La convivialité manque
Entre restrictions sanitaires et craintes de la contamination, les traditionnels repas de rupture du jeûne ne sont pas aussi festifs qu'en temps normal. Pour la deuxième année consécutive, les musulmans se sont adaptés aux restrictions imposées par la pandémie. En raison du couvre-feu, pas de prières nocturnes, pas d'autorisation de se regrouper au-delà du cercle familial au moment de la conviviale et festive rupture du jeûne.

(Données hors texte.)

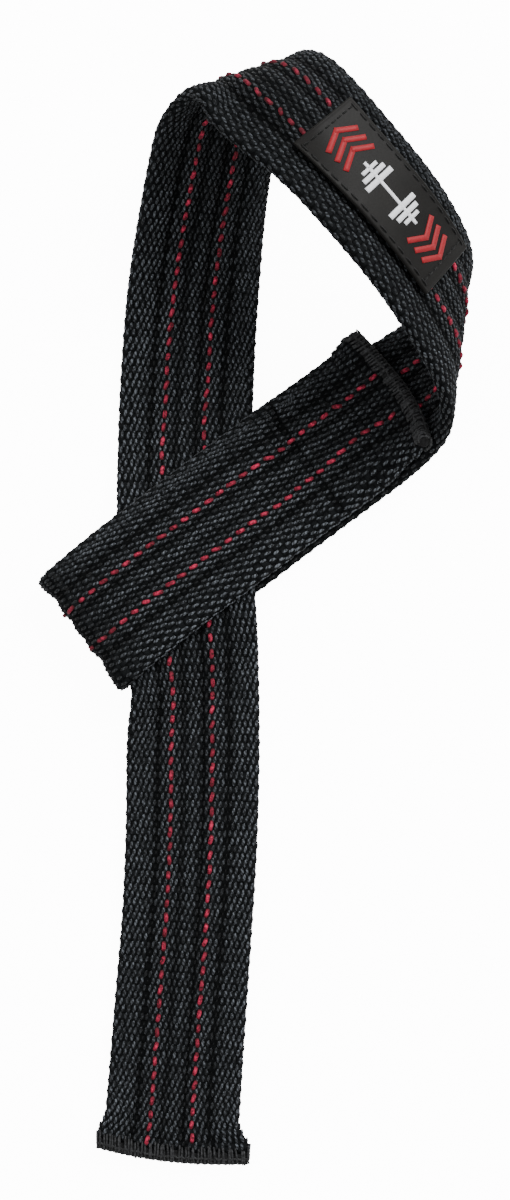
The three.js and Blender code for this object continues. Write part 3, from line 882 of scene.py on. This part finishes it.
def edge_binding_paths(end, direction):
    """The looper threads of an overlocked end: one along its rim, one along its upper ridge."""
    share = np.linspace(-0.5, 0.5, RIM_POINTS)
    wave = RIM_WAVE * np.sin(np.arange(RIM_POINTS) * RIM_WAVE_STEP)
    rim = hem_outline(end, direction, share, HEM_GAP + HEM_DEPTH + wave * RIM_SIDE_WAVE, wave)
    ridge_depth = HEM_GAP + RIDGE_PLACE * HEM_DEPTH + RIDGE_SIDE_WAVE * wave
    ridge_height = np.full_like(share, HEM_THICKNESS / 2 + RIDGE_RISE)
    upper = 1 if end == 0 else -1
    return np.stack([rim, hem_outline(end, direction, share, ridge_depth, upper * ridge_height)])


# The patch, its raised rim, its stitches and its motif

PATCH_RISE = STRAP_THICKNESS / 2 + CLEARANCE
PATCH_EDGE_STEPS = (0, 0.12, 0.3, 0.5, 0.75, 1.0)
PATCH_FLAT_FROM = 1.5
PATCH_ROWS = 68
PATCH_COLUMNS = 24
PATCH_ROUNDING = 0.45
PATCH_EDGE_SHARE = 0.55
RIM_HEIGHT = 0.16
RIM_INWARD = 0.55
RIM_RUN = 0.3
STITCH_COVER = 0.74
STITCH_RISE = 0.10
STITCH_SINK = 0.35
SIDE_STITCH = {"pitch": 3.6, "inward": 1.4, "from_end": 1.2}
END_STITCH = {"pitch": 2.3, "first": 2.4, "last": 3.4}
MOTIF_RISE = 0.28
MOTIF_SINK = 0.05
MOTIF_BEVEL = 0.12
MOTIF_STEP = 0.8
CHEVRON = {"count": 3, "from_end": 14.4, "pitch": 3.3, "reach": 3.4, "arm": 5.6, "width": 1.7}
CHEVRON_TUCK = 0.3
BAR = {"reach": 10.6, "width": 1.1}
PLATE_ROWS = {"off": [4.6, 6.7, 8.5], "half": [5.2, 4.2, 2.9], "width": [1.7, 1.5, 1.2]}


def patch_point(a, c, rise):
    """A point of the patch: a along it, c across it from its middle, rise off its back."""
    along = PATCH_START + np.asarray(a, float)
    across = PATCH_OFFSET + np.asarray(c, float)
    along, across, rise = np.broadcast_arrays(along, across, np.asarray(rise, float))
    normal = band_normal(along.copy(), across.copy())
    return band_point(along.copy(), across.copy()) - normal * (PATCH_RISE + rise)[..., None]


def patch_top(a, c):
    """Height of the patch's face over its back: rounded edges and a raised rim."""
    from_end = np.minimum(a, PATCH_LENGTH - a)
    from_side = PATCH_WIDTH / 2 - np.abs(c)
    inward = np.minimum(from_end, from_side)
    rounding = np.sqrt(np.clip(1 - (1 - np.clip(inward / PATCH_ROUNDING, 0, 1)) ** 2, 0, 1))
    rim = RIM_HEIGHT * hump(inward - RIM_INWARD, RIM_RUN)
    return PATCH_THICKNESS * (PATCH_EDGE_SHARE + (1 - PATCH_EDGE_SHARE) * rounding) + rim


def patch_steps(length, count):
    """Places from one edge of the patch to the other, close together at both."""
    edge = np.array(PATCH_EDGE_STEPS)
    middle = np.linspace(PATCH_FLAT_FROM, length - PATCH_FLAT_FROM, count)
    return np.concatenate([edge, middle, length - edge[::-1]])


def make_patch(material):
    """The patch: a grid for its face, the same grid for its back, and walls between their rims."""
    across = patch_steps(PATCH_WIDTH, PATCH_COLUMNS) - PATCH_WIDTH / 2
    grid_a, grid_c = np.meshgrid(patch_steps(PATCH_LENGTH, PATCH_ROWS), across, indexing="ij")
    top = patch_point(grid_a, grid_c, patch_top(grid_a, grid_c))
    back = patch_point(grid_a, grid_c, 0.0)
    rows, columns = grid_a.shape
    size = rows * columns
    i, j = np.meshgrid(np.arange(rows - 1), np.arange(columns - 1), indexing="ij")
    k = (i * columns + j).ravel()
    top_faces = np.stack([k, k + columns, k + columns + 1, k + 1], axis=1)
    back_faces = top_faces[:, ::-1] + size
    rim = list(range(columns)) + [r * columns + columns - 1 for r in range(1, rows)]
    rim += [(rows - 1) * columns + q for q in range(columns - 2, -1, -1)]
    rim += [r * columns for r in range(rows - 2, 0, -1)]
    rim = np.array(rim)
    follow = np.roll(rim, -1)
    walls = np.stack([rim, follow, follow + size, rim + size], axis=1)
    faces = np.concatenate([top_faces, back_faces, walls]).tolist()
    points = np.concatenate([top.reshape(-1, 3), back.reshape(-1, 3)])
    places = np.stack([grid_c, grid_a], axis=-1).reshape(-1, 2)
    return mesh_from_quads("label_patch_face", points, faces, material, np.concatenate([places, places]))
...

Ozcan Cokyilmaz est commercial pour une entreprise agro-alimentaire. Il passe 3 jours par semaine en déplacement sur les routes du sud de la France, loin de sa femme et sa petite fille restées à Clermont-Ferrand. En ce début de ramadan, il mange tout seul le soir dans sa chambre d'hôtel. Un moment difficile et frustrant pour ce jeune homme de 31 ans, en manque de convivialité.
"Je ne peux même pas aller au restaurant, alors je me fais livrer mon repas dans ma chambre. Mais sorti du fast-food il n 'y a pas beaucoup de choix. La solution serait peut-être un appart-hôtel pour que je puisse me faire à manger, mais je n'aime pas cuisiner".
Il a acheté ici quelques pâtisseries et des fruits pour patienter ce soir en attendant le livreur.
Le ramadan, mois saint de la religion musulmane a débuté en soirée ce mardi 13 avril et se déroulera jusqu'au 12 mai prochain.